Intensive care units and ethical issues
The October – December 2003 issue of IME carried two interesting articles (1, 2) that raise some interesting questions. Prolonging life at any cost in the terminal state is definitely not justified. Medical practioners have subtly practised this art of palliation where prolongation of life is abrogated, with or without legal sanctions. Withholding any supportive treatment, for example, a gastrostomy in oesophageal cancer, needs an explicit consent from the patient. Withholding nourishment in a patient with an obstructed oesophagus due to cancer and who may live for few months even without treatment, is tantamount to starvation and is bound to be construed as cruel, unethical and illegal.

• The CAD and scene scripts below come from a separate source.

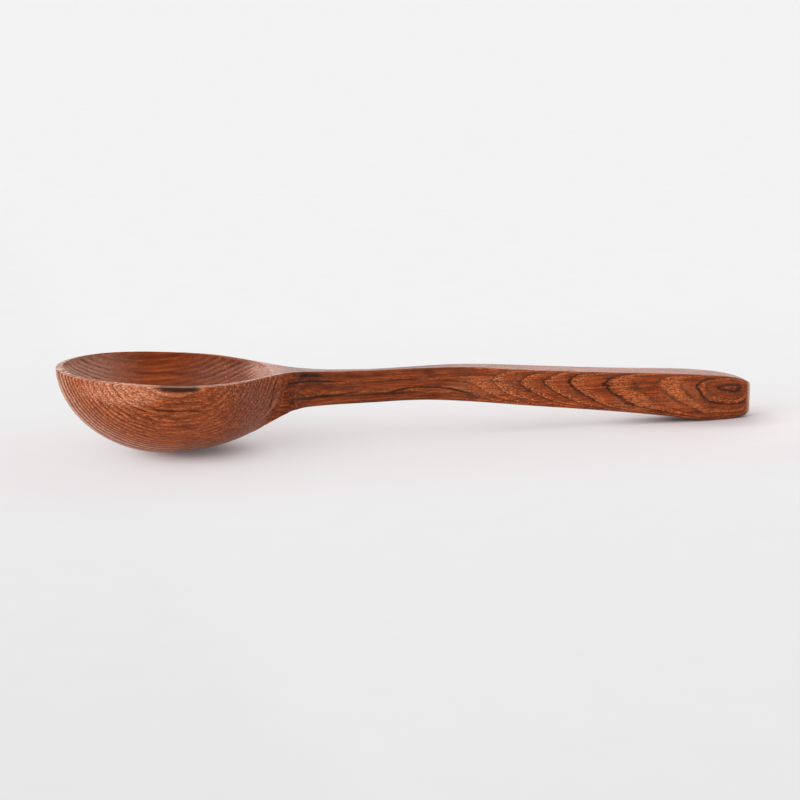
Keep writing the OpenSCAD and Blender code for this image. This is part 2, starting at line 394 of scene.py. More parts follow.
class Value:
    """A value in a shader tree, for use in plain expressions."""

    def __init__(self, tree, out):
        self.tree, self.out = tree, out

    __add__, __radd__ = arithmetic("ADD"), arithmetic("ADD", swapped=True)
    __sub__, __rsub__ = arithmetic("SUBTRACT"), arithmetic("SUBTRACT", swapped=True)
    __mul__, __rmul__ = arithmetic("MULTIPLY"), arithmetic("MULTIPLY", swapped=True)
    abs, sqrt = arithmetic("ABSOLUTE"), arithmetic("SQRT")
    floor, fract = arithmetic("FLOOR"), arithmetic("FRACT")
    least, most, power = arithmetic("MINIMUM"), arithmetic("MAXIMUM"), arithmetic("POWER")

    def __neg__(self):
        return self * -1.0


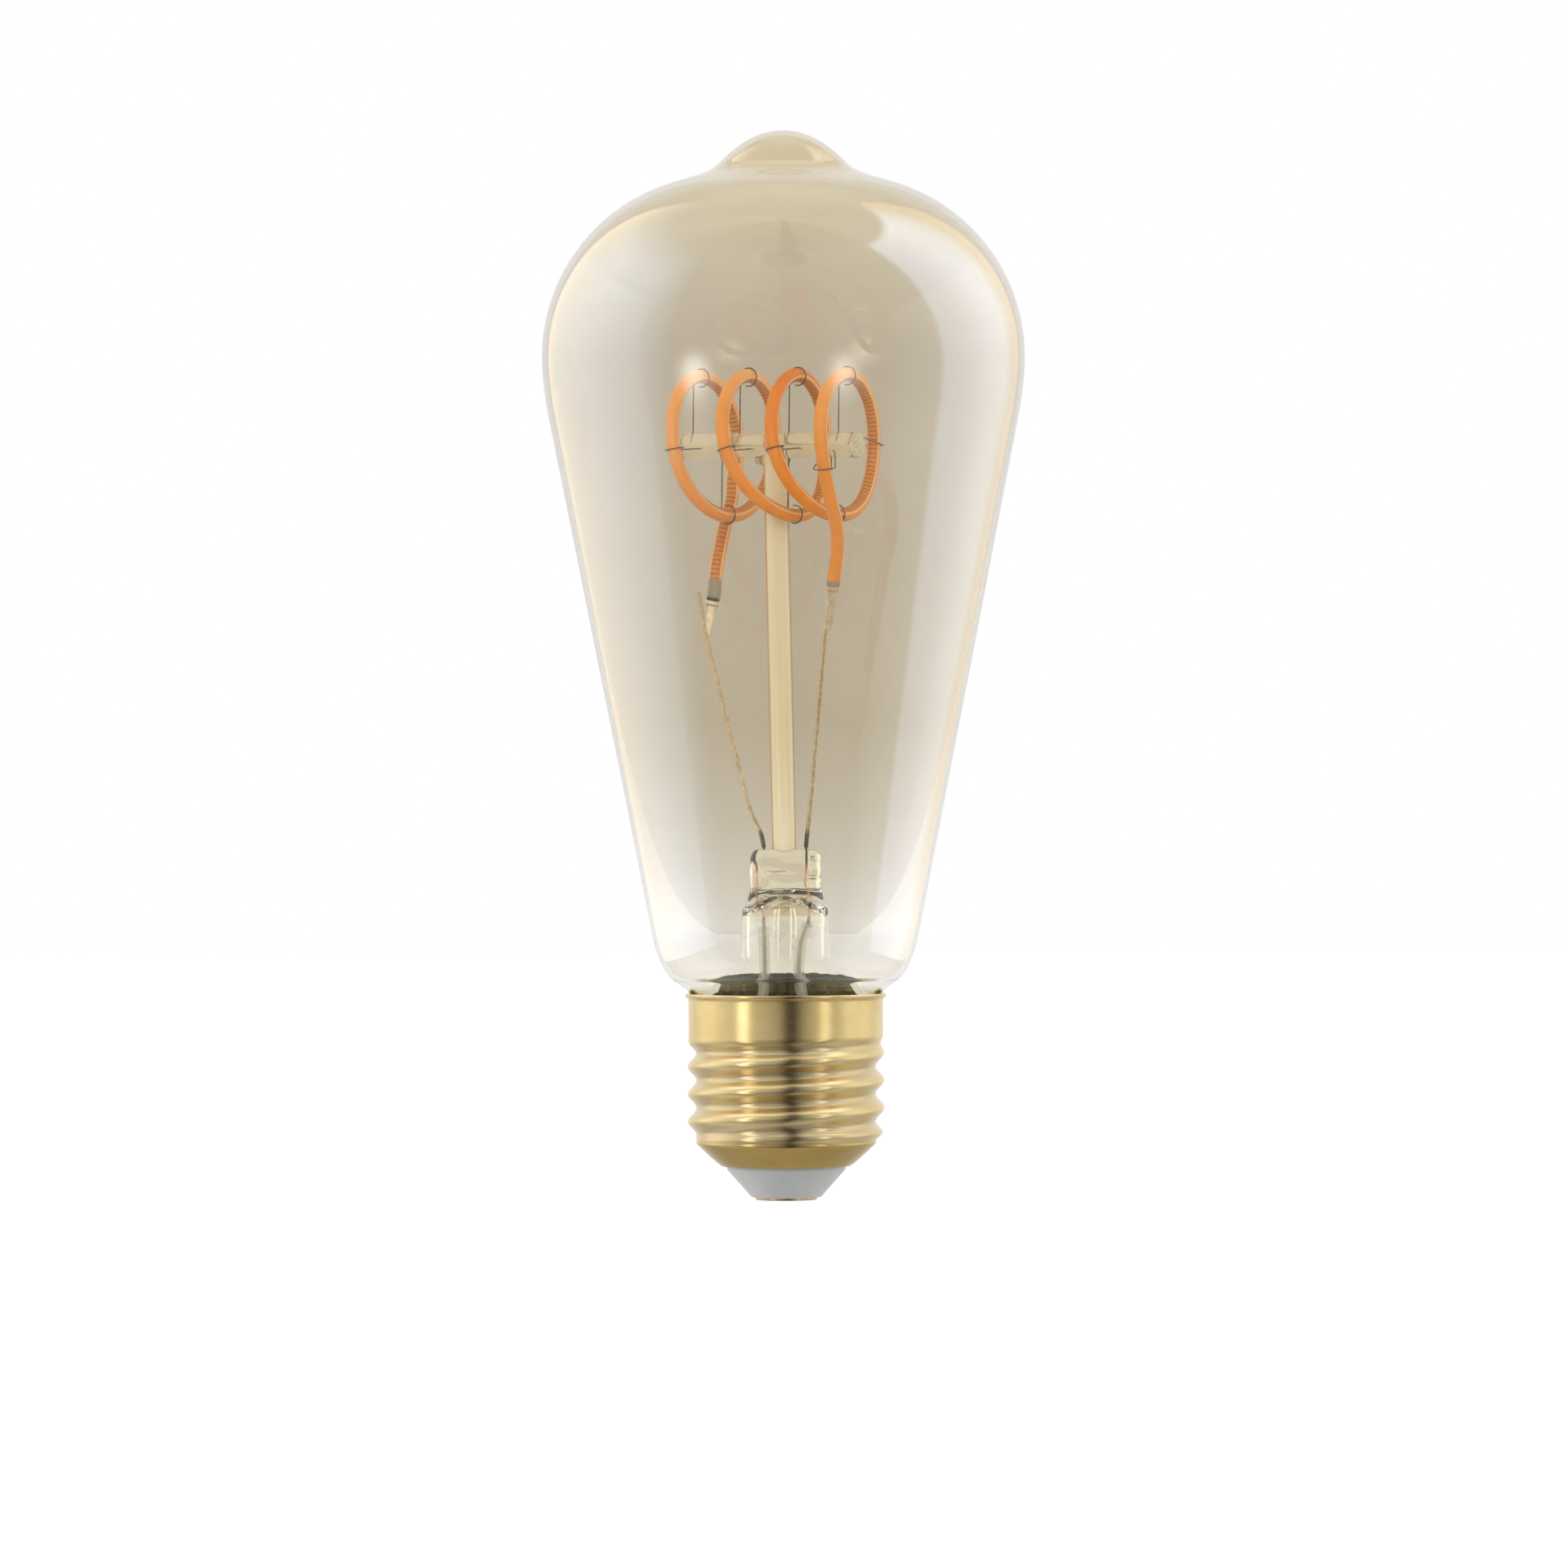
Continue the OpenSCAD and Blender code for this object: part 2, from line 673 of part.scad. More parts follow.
// Outside radius of the rolled thread at an angle and a height
function thread_r(angle, z) =
    let (
        rise = ease((z - cone_top_z) / fade_in_h),
        fall = ease((collar_z - z) / fade_out_h),
        middle = (crest_d + root_d) / 4,
        low = cone_top_r + (middle - cone_top_r) * rise,
        base = collar_r - join / 4 + (low - collar_r + join / 4) * fall,
        wave = cos(360 * (z - crest_z) / thread_pitch - angle))
    base + (crest_d - root_d) / 4 * wave * rise * fall;

function thread_rings(rows, inset) = [for (i = [0:rows - 1], j = [0:thread_columns - 1])
    let (
        z = cone_top_z - join + (collar_z - cone_top_z + 2 * join) * i / (rows - 1),
        a = 360 * j / thread_columns,
        r = thread_r(a, z) - inset)
    [r * cos(a), r * sin(a), z]];

module thread_wall() {
    n = thread_columns;
    outer = thread_rings(thread_rows, join / 4);
    inner = thread_rings(bore_rows, shell_wall - join / 4);
    base = thread_rows * n;
    polyhedron(concat(outer, inner), concat(
        skin_faces(thread_rows, n, 0, true),
        skin_faces(bore_rows, n, base, false),
        rim_faces(n, 0, base, false),
        rim_faces(n, (thread_rows - 1) * n, base + (bore_rows - 1) * n, true)), convexity = 10);
}

// Outside of the cone under the thread, from its tip up
function cone_outline() = concat(
    [[cone_tip_r - 0.5, shell_z]],
    bezier([cone_tip_r, shell_z], [cone_tip_r + 1, shell_z + 0.3],
        [cone_top_r, cone_top_z - 1.6], [cone_top_r, cone_top_z - 0.3], 7),
    [[cone_top_r, cone_top_z]]);

module cap_shell() {
    color([0.83, 0.7, 0.42])
        union() {
            thread_wall();
            rotate_extrude($fn = large_fn)
                polygon(wall_outline(cone_outline(), shell_wall));
            rotate_extrude($fn = large_fn)
                polygon(concat(
                    [[collar_bore_r, collar_z], [collar_r, collar_z], [collar_r, lip_z]],
                    tail(bezier([collar_r, lip_z], [collar_r, lip_z + 0.35],
                        [rim_r, lip_z + 0.3], [rim_r, rim_z - 0.25], 4)),
                    tail(arc([rim_r - 0.15, rim_z - 0.25], 0.15, 0, 180, 4)),
                    [[collar_bore_r, lip_z + 0.1]]));
        }
}

module cap_insulator() {
    well_r = 6;
    floor_z = 5.2;
    top_z = 7;
    inside = shifted(cone_outline(), shell_wall + cast_gap);
    color([0.68, 0.69, 0.7])
        rotate_extrude($fn = large_fn)
            polygon(concat(
                [[eyelet_r, insulator_z + 0.1], [contact_d / 2 + 0.1, insulator_z + 0.1]],
                [[contact_d / 2 + 0.1, insulator_z], [insulator_tip_r - 0.3, insulator_z]],
                tail(arc([insulator_tip_r - 0.3, insulator_z + 0.3], 0.3, -90, -20, 4)),
                [[insulator_rim_r, insulator_top_z - 0.3], [insulator_rim_r, insulator_top_z]],
                [for (p = inside) if (p[0] > insulator_rim_r + 0.1 && p[1] < top_z) p],
                [[well_r + 1.6, top_z], [well_r, floor_z], [eyelet_r, floor_z]]));
}

module cap_contact() {
    color([0.8, 0.7, 0.48])
        rotate_extrude($fn = medium_fn)
            polygon(concat(
                [[0, 0], [contact_d / 2 - 0.15, 0]],
                tail(arc([contact_d / 2 - 0.15, 0.15], 0.15, -90, 0, 4)),
                [[contact_d / 2, contact_h], [eyelet_r, contact_h], [eyelet_r, eyelet_top_z]],
                [[eyelet_bore_r, eyelet_top_z], [eyelet_bore_r, contact_h], [0, contact_h]]));
}

module basing_cement() {
    foot_z = 22.4;
    color([0.62, 0.56, 0.42])
        rotate_extrude($fn = large_fn)
            polygon([[neck_bore_r, foot_z], [collar_bore_r, foot_z],
                [collar_bore_r, plug_edge_z + 0.3], [neck_r, plug_edge_z - 0.1],
                [neck_r, neck_z], [neck_bore_r, neck_z]]);
}

// Filling under the flare, banked up at the back, where it hides the rear of the flare
module potting() {
    bank_z = 26.8;
    bank_y = 1;
    color([0.33, 0.3, 0.19])
        difference() {
            rotate_extrude($fn = medium_fn)
                polygon(concat([[0, plug_z], [plug_r, plug_z], [plug_r, plug_edge_z]],
                    tail(bezier([plug_r, plug_edge_z], [10.4, 28], [9, 29.15], [7, 29.3], 10)),
                    [[0, 29.5]]));
            translate([-plug_r - 1, bank_y - 2 * plug_r, bank_z])
                cube([2 * plug_r + 2, 2 * plug_r, 2 * plug_r]);
            rod(exhaust_tip - [0, 0, cast_gap], exhaust_top, exhaust_d + 2 * cast_gap);
            wire(concat(sleeve_left_route, [[-3.2, -0.2, 20]]), sleeve_d + 4 * cast_gap, 10);
            wire(concat(sleeve_right_route, [[3.3, -0.3, 20]]), sleeve_d + 4 * cast_gap, 10);
        }
}

// ---- Driver and radio in the cap ----

module driver_board() {
    color([0.2, 0.42, 0.25])
        translate([-board_w / 2, board_y, board_z])
            cube([board_w, board_t, board_h]);
}

module bulk_capacitor() {
    bead = 0.5;
    color([0.16, 0.18, 0.22])
        translate(capacitor_at)
            rotate_extrude($fn = medium_fn)
                polygon([[0, 0], [capacitor_d / 2 - bead / 2, 0], [capacitor_d / 2, bead / 2],
                    [capacitor_d / 2, 1.4], [capacitor_d / 2 - bead / 2, 1.7],
                    [capacitor_d / 2, 2], [capacitor_d / 2, capacitor_h - bead / 2],
                    [capacitor_d / 2 - bead / 2, capacitor_h], [0, capacitor_h]]);
}

module inductor() {
    flange_h = 0.9;
    color([0.25, 0.24, 0.23])
        translate(inductor_at)
            rotate_extrude($fn = medium_fn)
                polygon([[0, 0], [inductor_d / 2, 0], [inductor_d / 2, flange_h],
                    [inductor_d / 2 - 0.6, flange_h], [inductor_d / 2 - 0.6, inductor_h - flange_h],
                    [inductor_d / 2, inductor_h - flange_h], [inductor_d / 2, inductor_h],
                    [0, inductor_h]]);
}

module fusible_resistor() {
    cap_l = 1.4;
    color([0.45, 0.52, 0.4])
        translate(resistor_at)
            rotate([0, 90, 0])
                rotate_extrude($fn = small_fn)
                    polygon([[0, 0], [resistor_d / 2, 0.3], [resistor_d / 2, cap_l],
                        [resistor_d / 2 - 0.25, cap_l + 0.3],
                        [resistor_d / 2 - 0.25, resistor_l - cap_l - 0.3],
                        [resistor_d / 2, resistor_l - cap_l], [resistor_d / 2, resistor_l - 0.3],
                        [0, resistor_l]]);
}

// Moulded package with legs along two sides, standing on the back of the board
module package(at, size, legs) {
    body_t = size[1] - 0.2;
    leg_w = 0.45;
    leg_run = 0.9;
    translate([at[0], board_y + board_t, at[1]]) {
        translate([0, 0.2, 0])
            cube([size[0], body_t, size[2]]);
        for (i = [0:legs - 1])
            translate([(i + 0.5) * size[0] / legs - leg_w / 2, 0, -leg_run])
                cube([leg_w, 0.25, size[2] + 2 * leg_run]);
    }
}

module bridge_rectifier() {
    color([0.12, 0.12, 0.13])
        package(rectifier_at, rectifier_size, 2);
}

module driver_chip() {
    color([0.13, 0.13, 0.14])
        package(chip_at, chip_size, 4);
}

module radio_board() {
    color([0.15, 0.25, 0.42])
        translate([-radio_board_size[0] / 2, radio_y, radio_z])
            difference() {
                cube(radio_board_size);
                for (i = [0:pin_count - 1])
                    translate([radio_board_size[0] / 2 + (i - (pin_count - 1) / 2) * pin_spacing, -1, 1])
                        rotate([-90, 0, 0])
                            cylinder(d = pin_d, h = 3, $fn = small_fn);
            }
}

module radio_pins() {
    color([0.8, 0.72, 0.45])
        for (i = [0:pin_count - 1])
            translate([(i - (pin_count - 1) / 2) * pin_spacing, board_y + board_t, radio_z + 1])
                rotate([-90, 0, 0])
                    cylinder(d = pin_d, h = radio_y - board_y - board_t + 0.8, $fn = small_fn);
}

module radio_shield() {
    wall = 0.2;
    color([0.72, 0.73, 0.75])
        translate([-shield_side / 2, radio_y + radio_board_size[1], radio_z + 1.6])
            difference() {
                cube([shield_side, shield_t, shield_side * 0.75]);
                translate([wall, -wall, wall])
                    cube([shield_side - 2 * wall, shield_t, shield_side * 0.75 - 2 * wall]);
            }
}

module chip_antenna() {
    color([0.86, 0.86, 0.82])
        translate([-antenna_size[0] / 2, radio_y + radio_board_size[1],
            radio_z + radio_board_size[2] - antenna_size[2] - 0.6])
            cube(antenna_size);
}

module centre_contact_wire() {
    color([0.7, 0.3, 0.2])
        wire(contact_wire_route, hookup_d);
}

module shell_wire() {
    color([0.2, 0.2, 0.22])
        wire(shell_wire_route, hookup_d);
}

// Mounds of solder round the wires on the front of the board, and solder inside the contact
module solder_joints() {
    mound_r = 0.75;
    sunk = 0.15;
    fill_h = 0.9;
    color([0.75, 0.76, 0.78]) {
        difference() {
            for (at = [[-3.2, 18.3], [3.3, 18.3], [8.5, 17.9]])
                translate([at[0], board_y, at[1]])
                    rotate([90, 0, 0])
                        intersection() {
                            translate([0, 0, -sunk])
                                sphere(r = mound_r, $fn = small_fn);
                            cylinder(r = mound_r, h = mound_r, $fn = small_fn);
                        }
            wire(outer_left_route, outer_lead_d + 2 * cast_gap);
            wire(outer_right_route, outer_lead_d + 2 * cast_gap);
            wire(shell_wire_route, hookup_d + 2 * cast_gap);
        }
        translate([0, 0, contact_h])
            difference() {
                cylinder(r = eyelet_bore_r, h = fill_h, $fn = small_fn);
                translate([0, 0, 0.5])
                    cylinder(d = hookup_d + cast_gap, h = fill_h, $fn = small_fn);
            }
    }
}

glass_envelope();
stem_flare();
stem_press();
exhaust_tube();
stem_post();
post_bead();
crossbar();
top_hook_wires();
bottom_hook_wires();
front_hook_wires();
rear_hook_wires();
filament_silicone();
filament_strip();
led_chips();
filament_terminal_left();
filament_terminal_right();
lead_wire_left();
lead_wire_right();
dumet_wire_left();
dumet_wire_right();
outer_lead_left();
outer_lead_right();
sleeve_left();
sleeve_right();
cap_shell();
cap_insulator();
cap_contact();
basing_cement();
potting();
driver_board();
bulk_capacitor();
inductor();
fusible_resistor();
bridge_rectifier();
driver_chip();
radio_board();
radio_pins();
radio_shield();
chip_antenna();
centre_contact_wire();
shell_wire();
solder_joints();
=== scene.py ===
import math
from itertools import accumulate

import bmesh
import bpy
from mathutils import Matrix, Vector, noise


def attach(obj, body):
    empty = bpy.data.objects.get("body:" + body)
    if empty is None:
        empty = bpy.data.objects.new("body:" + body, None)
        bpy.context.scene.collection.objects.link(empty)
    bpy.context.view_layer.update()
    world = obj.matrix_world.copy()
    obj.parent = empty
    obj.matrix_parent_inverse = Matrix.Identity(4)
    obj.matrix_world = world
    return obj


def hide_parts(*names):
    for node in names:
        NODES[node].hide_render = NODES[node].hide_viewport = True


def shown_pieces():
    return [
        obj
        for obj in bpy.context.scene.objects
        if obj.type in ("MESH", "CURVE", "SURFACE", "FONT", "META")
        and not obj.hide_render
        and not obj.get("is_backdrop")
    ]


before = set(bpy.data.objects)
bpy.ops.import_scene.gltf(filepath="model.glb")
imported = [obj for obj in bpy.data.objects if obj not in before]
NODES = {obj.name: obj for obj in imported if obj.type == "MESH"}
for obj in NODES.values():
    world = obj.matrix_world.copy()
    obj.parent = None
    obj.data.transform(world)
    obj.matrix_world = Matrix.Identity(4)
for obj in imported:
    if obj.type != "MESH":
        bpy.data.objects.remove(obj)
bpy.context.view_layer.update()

# Without a seed noise_vector's offsets would be different in each run
noise.seed_set(1)
SCENE = bpy.context.scene

# Every length below is in millimetres, and MM takes it to metres.
MM = 0.001

# Camera: level, in front of the bulb
CAMERA_DISTANCE = 1100
CAMERA_SIDE = -0.13
CAMERA_HEIGHT = 55
CAMERA_ROLL = math.radians(0.2)
VIEW_WIDTH = 207.5
SENSOR_WIDTH = 36

# Heights up the cap, and its radii
CONTACT_R = 4.1
CONTACT_H = 0.45
EYELET_R = 1.3
EYELET_TOP = 6.4
INSULATOR_BOTTOM = 0.35
INSULATOR_TOP = 4.35
INSULATOR_TIP_R = 4.9
INSULATOR_RIM_R = 7.85
SHELL_BOTTOM = 4.45
CONE_TOP = 7.6
COLLAR_BOTTOM = 21.9
LIP_BOTTOM = 26.4
RIM_TOP = 27.4
CONE_TIP_R = 8.5
CONE_TOP_R = 11.9
COLLAR_R = 12.9
RIM_R = 13.37
SHELL_WALL = 0.3
THREAD_PITCH = 3.629
THREAD_CREST_R = 13.03
THREAD_ROOT_R = 11.9
FIRST_CREST = 8.57
FADE_IN = 1.6
FADE_OUT = 2.6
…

Barreto (1) correctly states, ‘It is ethical to withdraw lifesustaining treatments from those unable to decide for themselves, only when the treatment can no longer achieve its intended clinical purpose and cannot provide any benefit.’ Indeed it is laudable to help patients live with dignity till the last breath. But does the law of the land permit anyone to be take off the life-supporting system even before the patient is dead? Similarly, in the article, ‘The friend’, one gets an impression that the patient’s relatives took the decision to switch the ventilator off without having the power of attorney to do so (2). The pertinent question is also about switching off the ventilator without any objective evidence of brain death. I wonder what the legal stand is on this issue of switching off ventilators at will. I hope the future issues of the journal will discuss these matters.
Nagraj G Huilgol, Chief, Division of Radiation Oncology, Nanavati Hospital, Mumbai 400056, India, e-mail: [email protected]
- Baretto Z. Ethical issues in palliative care. Issues in Medical Ethics. 2003;11:118–19.
- Shah K. The friend. Issues in Medical Ethics 2003;11:120–1.